Early in the week, we had two of our grandchildren for two nights. They are 10 and 15, so old enough to do adventures with. We took them to the Amish store in Whitegate for the best sandwiches that are huge and relatively inexpensive, then a few more miles to Dismal Falls or Falls of Dismal depending on which sign you see. Last time we were there, almost no water was going over the falls, but there was still a swimming hole. This time, a lot of water was spilling down, very, very cold water. Still not as much as photos show, but still very pretty. Though none of us were brave enough to actually swim, we all waded, and granddaughter managed to dunk fully under once.

An AT thru hiker and I debated whether this was a water snake or a copperhead. I didn’t want to get close enough to see if it had pits, but it did have the hourglass markings. The hiker thought it was a water snake. At any rate, he knocked it off the log with a trekking pole and it went downstream.

Tonight a thunderstorm passed to the south down the river, producing a lot of cloud to ground lightening that I tried to capture with a photo unsuccessfully, but the storm light made the still standing hay look red.

Even though it didn’t pass over us, hopefully it will cool the 92 degree day down. Tomorrow is still very hot and Saturday is supposed to be 16 degrees cooler, a welcome relief after this week. Our hay is still standing, the deer are eating the lower branch tips on all the fruit trees, the potted plants on the porches and back garden are requiring daily watering.

The garden still has no cucumbers and few sunflowers, corn is beginning to show. More cucumbers and sunflowers were started today on the back deck. The heat is going to wipe out the peas, but the beans are beginning to flower. The potato plants are beginning to die back, so a storage plan needs to be decided on soon.

Little Dinosaurs

The past several weeks have been very frustrating with the hens. They are about 2 1/2 years old now, so should be at the peak of laying. Egg production has been dismal which leads one to believe that their nutrition is off or they are hiding eggs. They get premium feed, oyster shell, and until yesterday, free ranging all day every day, so it must be egg hiding. A search has been made in their hidey holes and all around the house and gardens, but no hidden nests have been found. Monday through Wednesday there were only 16 total eggs for 13 hens. There should be at least 9 or 10 each day as they don’t all lay an egg every day and some breeds only lay 3 or 4 times a week. Yesterday, they weren’t released from the coop at all and there were 8 eggs. This morning, some extra fencing and some 8 foot poles threaded through their shorter fence were cobbled together to make the fence about 6-7 feet tall around three quarters of their run. The other quarter already had fencing over the pop door in an angle down to the fence so they couldn’t jump from the door over into the garden.

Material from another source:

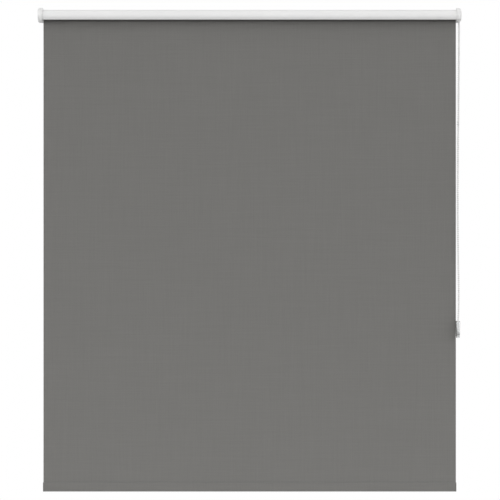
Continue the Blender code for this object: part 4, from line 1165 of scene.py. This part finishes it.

This kept them in the run today and so far there have been 8 more eggs today, so as many in 2 days as in the prior 3 combined, still not as many as there should be.

To add to the reduction, there is a second Buff Orpington that has decided to be broody just as the other one was broken of it. They are a broody breed. This time, she was put straight into the chicken palace with food, water, and a ladder for a perch, but no nesting box. She will stay there for three days and three nights and hopefully will cease the nonproductive behavior.

Not knowing if their coop could be the cause, it was thoroughly cleaned today and pine shavings instead of straw added to the floor and nest boxes. It is probably time to consider replacing them for next year. There will not be as many added this time. After this year, there will only be enough kept to for daughter’s and our use. This fall, the hens will molt and their egg production will stop entirely during that period, so a good time to cull them.

Yesterday, a mouse was caught in the house and tossed out into the tall grass on the edge of the upper hay field. It is on the path over to the coop. Seeing activity there, a closer examination showed American Carion Beetles. I had never seen them before. There are quite an interesting looking bug.